__Material to process__:
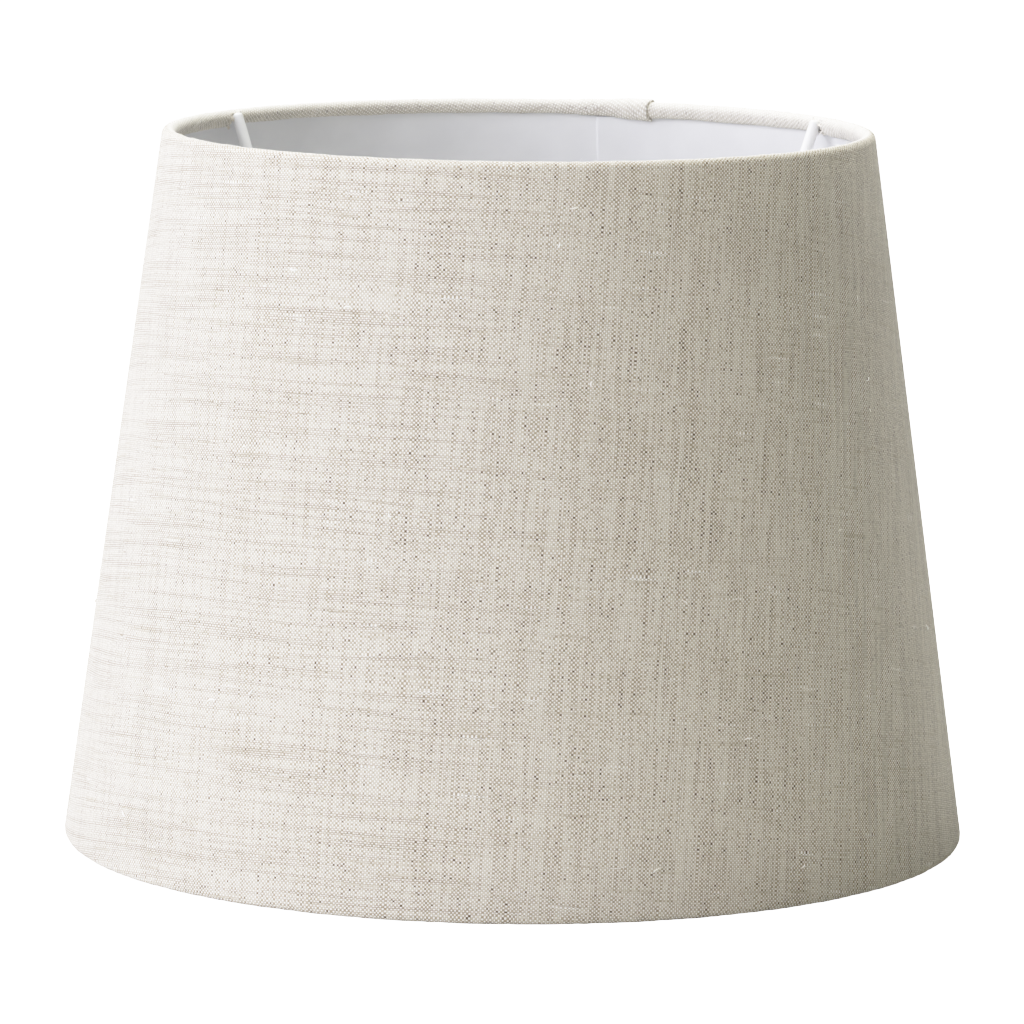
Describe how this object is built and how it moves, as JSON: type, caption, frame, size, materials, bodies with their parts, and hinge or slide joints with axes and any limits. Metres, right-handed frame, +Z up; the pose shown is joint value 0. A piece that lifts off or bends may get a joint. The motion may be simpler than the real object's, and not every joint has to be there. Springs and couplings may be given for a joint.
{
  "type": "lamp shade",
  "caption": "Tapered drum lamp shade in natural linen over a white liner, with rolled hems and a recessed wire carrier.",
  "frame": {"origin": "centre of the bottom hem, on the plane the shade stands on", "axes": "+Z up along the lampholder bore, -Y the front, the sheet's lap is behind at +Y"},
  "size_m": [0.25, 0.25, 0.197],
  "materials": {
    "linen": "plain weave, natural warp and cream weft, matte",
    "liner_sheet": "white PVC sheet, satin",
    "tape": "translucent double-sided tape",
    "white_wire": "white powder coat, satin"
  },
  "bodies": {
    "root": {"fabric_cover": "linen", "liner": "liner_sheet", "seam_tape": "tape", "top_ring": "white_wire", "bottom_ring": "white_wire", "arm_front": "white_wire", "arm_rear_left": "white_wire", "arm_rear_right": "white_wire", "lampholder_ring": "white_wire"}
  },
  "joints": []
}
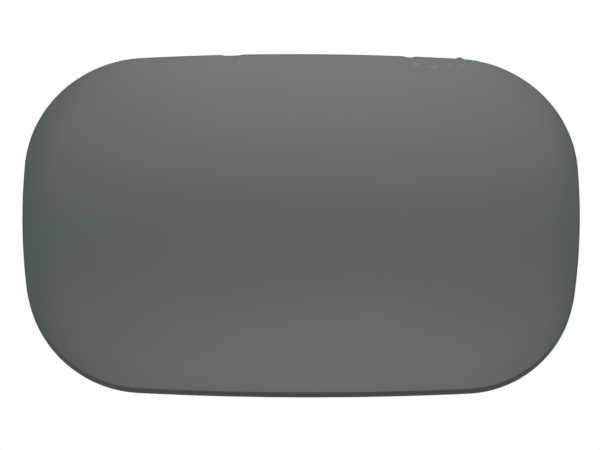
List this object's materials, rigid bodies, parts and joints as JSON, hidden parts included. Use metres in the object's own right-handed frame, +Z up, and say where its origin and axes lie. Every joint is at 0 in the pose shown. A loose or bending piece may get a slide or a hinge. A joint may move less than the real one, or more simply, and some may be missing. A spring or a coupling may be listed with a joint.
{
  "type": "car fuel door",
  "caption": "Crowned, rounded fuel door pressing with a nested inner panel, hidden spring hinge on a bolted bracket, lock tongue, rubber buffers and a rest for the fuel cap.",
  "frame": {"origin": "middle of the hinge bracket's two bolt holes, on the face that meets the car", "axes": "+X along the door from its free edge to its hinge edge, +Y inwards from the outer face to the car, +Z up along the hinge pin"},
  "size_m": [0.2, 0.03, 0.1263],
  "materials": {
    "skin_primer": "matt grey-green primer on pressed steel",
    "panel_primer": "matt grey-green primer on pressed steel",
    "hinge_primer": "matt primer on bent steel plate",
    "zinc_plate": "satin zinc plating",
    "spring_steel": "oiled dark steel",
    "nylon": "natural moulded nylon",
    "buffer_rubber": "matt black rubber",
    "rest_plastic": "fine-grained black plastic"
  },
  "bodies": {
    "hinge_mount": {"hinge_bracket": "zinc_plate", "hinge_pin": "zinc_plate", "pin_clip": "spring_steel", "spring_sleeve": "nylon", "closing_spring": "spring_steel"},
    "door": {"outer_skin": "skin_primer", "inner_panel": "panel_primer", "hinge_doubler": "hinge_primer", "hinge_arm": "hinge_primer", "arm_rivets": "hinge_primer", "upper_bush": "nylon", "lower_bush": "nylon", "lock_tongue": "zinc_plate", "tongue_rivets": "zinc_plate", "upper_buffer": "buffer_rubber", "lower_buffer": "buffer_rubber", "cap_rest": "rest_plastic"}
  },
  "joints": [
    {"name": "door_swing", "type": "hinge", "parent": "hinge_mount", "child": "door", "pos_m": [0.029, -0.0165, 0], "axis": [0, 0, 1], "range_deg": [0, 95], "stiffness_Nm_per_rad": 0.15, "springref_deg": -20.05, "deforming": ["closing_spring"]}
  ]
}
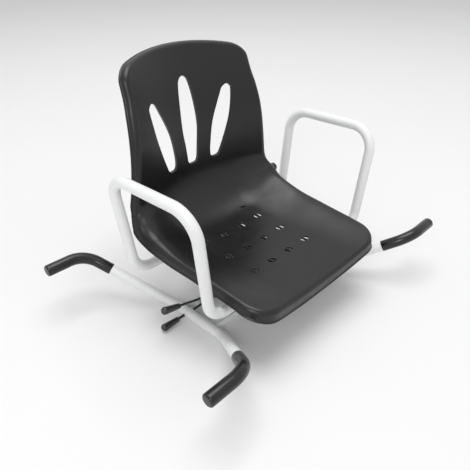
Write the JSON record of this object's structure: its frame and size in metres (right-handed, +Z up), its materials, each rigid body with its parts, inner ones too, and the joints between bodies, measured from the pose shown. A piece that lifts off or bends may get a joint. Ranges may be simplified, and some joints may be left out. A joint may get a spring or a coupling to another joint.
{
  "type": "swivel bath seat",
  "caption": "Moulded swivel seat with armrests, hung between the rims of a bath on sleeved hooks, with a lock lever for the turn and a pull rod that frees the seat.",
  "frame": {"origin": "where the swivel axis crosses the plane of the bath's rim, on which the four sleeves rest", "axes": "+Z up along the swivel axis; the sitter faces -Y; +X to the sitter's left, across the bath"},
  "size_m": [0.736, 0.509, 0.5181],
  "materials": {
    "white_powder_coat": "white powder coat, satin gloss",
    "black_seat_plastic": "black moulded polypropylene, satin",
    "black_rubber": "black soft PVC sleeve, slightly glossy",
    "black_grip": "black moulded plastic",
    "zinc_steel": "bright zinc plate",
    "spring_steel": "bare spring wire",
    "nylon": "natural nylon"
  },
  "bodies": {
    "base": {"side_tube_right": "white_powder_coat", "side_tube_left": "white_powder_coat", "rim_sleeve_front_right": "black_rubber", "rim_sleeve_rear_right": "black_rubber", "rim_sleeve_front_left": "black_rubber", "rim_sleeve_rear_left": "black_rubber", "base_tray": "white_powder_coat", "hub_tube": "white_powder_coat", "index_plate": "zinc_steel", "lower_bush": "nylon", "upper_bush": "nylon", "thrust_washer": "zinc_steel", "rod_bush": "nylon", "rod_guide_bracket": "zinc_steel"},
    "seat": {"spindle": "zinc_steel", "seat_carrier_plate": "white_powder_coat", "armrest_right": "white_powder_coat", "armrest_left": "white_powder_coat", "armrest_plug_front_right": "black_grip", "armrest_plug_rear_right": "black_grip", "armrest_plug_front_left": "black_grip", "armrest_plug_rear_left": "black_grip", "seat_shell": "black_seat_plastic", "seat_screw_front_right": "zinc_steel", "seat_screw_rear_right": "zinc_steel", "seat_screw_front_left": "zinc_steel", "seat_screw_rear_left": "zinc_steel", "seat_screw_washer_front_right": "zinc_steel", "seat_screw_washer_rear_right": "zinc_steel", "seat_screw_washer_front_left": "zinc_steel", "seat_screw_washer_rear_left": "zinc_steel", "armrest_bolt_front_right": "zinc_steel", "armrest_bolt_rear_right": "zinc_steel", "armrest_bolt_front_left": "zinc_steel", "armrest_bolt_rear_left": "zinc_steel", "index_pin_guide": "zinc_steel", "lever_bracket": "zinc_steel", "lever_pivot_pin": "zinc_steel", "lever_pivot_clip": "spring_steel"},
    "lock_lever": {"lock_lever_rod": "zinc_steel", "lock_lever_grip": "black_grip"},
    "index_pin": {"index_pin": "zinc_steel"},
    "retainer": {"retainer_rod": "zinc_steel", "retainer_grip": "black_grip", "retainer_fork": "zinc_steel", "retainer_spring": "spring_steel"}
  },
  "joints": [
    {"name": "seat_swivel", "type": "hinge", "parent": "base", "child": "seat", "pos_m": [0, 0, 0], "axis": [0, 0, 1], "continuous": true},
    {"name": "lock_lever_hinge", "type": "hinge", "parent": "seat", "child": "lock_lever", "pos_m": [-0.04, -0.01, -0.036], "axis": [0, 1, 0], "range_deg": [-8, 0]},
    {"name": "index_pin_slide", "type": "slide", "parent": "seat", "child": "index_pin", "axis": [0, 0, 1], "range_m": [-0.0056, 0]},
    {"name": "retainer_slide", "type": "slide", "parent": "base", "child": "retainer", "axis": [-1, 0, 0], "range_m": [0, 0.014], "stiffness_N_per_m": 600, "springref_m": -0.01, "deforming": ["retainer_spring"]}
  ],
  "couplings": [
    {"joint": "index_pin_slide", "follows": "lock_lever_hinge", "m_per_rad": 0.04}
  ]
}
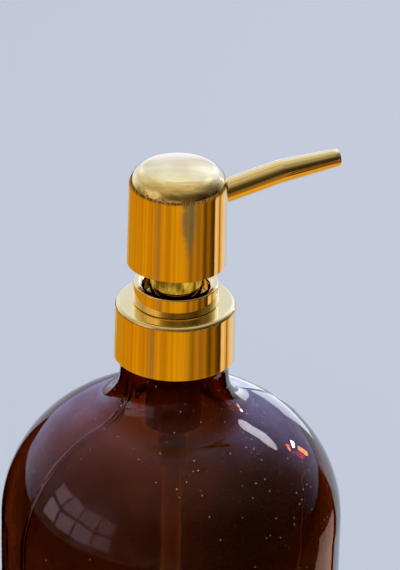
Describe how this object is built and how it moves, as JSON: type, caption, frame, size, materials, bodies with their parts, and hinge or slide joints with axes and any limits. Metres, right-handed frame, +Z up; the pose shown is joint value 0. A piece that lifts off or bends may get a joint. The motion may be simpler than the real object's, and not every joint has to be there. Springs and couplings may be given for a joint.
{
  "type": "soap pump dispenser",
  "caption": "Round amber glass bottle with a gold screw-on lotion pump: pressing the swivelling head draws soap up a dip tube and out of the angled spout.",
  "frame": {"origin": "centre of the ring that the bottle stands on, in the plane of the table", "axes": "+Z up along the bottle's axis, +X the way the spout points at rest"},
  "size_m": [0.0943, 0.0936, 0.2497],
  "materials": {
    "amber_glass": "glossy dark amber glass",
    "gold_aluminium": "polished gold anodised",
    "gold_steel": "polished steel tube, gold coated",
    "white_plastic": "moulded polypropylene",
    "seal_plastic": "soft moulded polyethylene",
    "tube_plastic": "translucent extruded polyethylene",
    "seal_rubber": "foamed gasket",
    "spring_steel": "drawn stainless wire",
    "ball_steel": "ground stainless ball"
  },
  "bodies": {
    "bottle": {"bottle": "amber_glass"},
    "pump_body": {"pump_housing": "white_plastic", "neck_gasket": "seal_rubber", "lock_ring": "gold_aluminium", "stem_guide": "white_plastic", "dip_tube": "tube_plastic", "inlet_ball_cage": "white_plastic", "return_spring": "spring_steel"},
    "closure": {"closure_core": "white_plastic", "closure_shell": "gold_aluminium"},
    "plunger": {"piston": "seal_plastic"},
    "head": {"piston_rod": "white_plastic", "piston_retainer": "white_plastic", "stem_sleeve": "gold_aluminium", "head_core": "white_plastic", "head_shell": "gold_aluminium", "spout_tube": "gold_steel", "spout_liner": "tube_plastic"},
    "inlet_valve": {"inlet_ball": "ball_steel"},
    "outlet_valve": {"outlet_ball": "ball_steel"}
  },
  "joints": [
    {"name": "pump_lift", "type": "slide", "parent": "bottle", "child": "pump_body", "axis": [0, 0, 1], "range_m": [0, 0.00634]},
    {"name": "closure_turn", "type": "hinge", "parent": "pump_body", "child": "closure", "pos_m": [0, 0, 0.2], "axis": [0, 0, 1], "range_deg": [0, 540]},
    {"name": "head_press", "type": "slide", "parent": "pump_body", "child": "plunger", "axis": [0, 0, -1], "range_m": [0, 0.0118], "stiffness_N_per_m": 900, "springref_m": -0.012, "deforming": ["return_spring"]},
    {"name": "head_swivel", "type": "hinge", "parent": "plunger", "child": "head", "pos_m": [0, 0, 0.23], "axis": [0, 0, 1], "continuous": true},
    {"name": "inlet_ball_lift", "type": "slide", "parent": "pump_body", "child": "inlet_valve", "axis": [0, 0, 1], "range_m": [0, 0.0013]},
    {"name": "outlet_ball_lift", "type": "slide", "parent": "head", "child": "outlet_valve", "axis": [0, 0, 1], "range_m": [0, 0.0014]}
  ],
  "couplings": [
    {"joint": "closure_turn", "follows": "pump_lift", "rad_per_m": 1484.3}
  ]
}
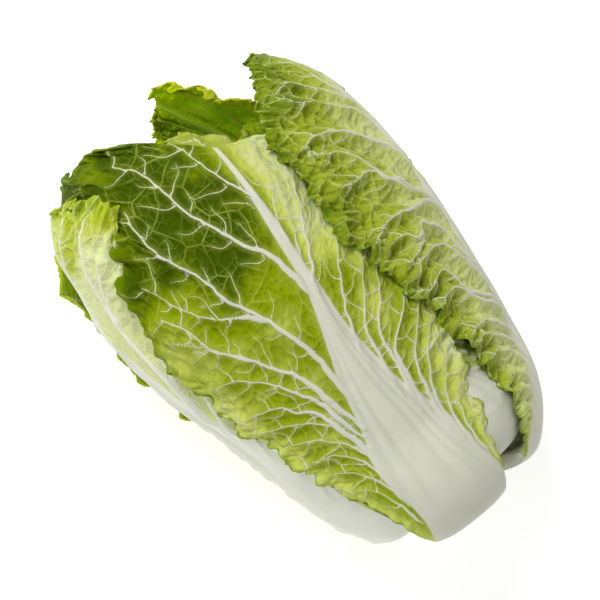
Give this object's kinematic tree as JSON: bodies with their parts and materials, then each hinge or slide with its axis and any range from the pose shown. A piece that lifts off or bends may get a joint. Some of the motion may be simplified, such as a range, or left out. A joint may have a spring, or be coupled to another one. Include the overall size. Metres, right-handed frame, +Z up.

__Exercise aim__:
Looking at the data above, show all lines where the word "hidden" occurs.

__Task output__:
List this object's materials, rigid bodies, parts and joints as JSON, hidden parts included. Use metres in the object's own right-handed frame, +Z up, and say where its origin and axes lie. Every joint is at 0 in the pose shown. A loose or bending piece may get a slide or a hinge. A joint may move less than the real one, or more simply, and some may be missing. A spring or a coupling may be listed with a joint.
  "caption": "Crowned, rounded fuel door pressing with a nested inner panel, hidden spring hinge on a bolted bracket, lock tongue, rubber buffers and a rest for the fuel cap.",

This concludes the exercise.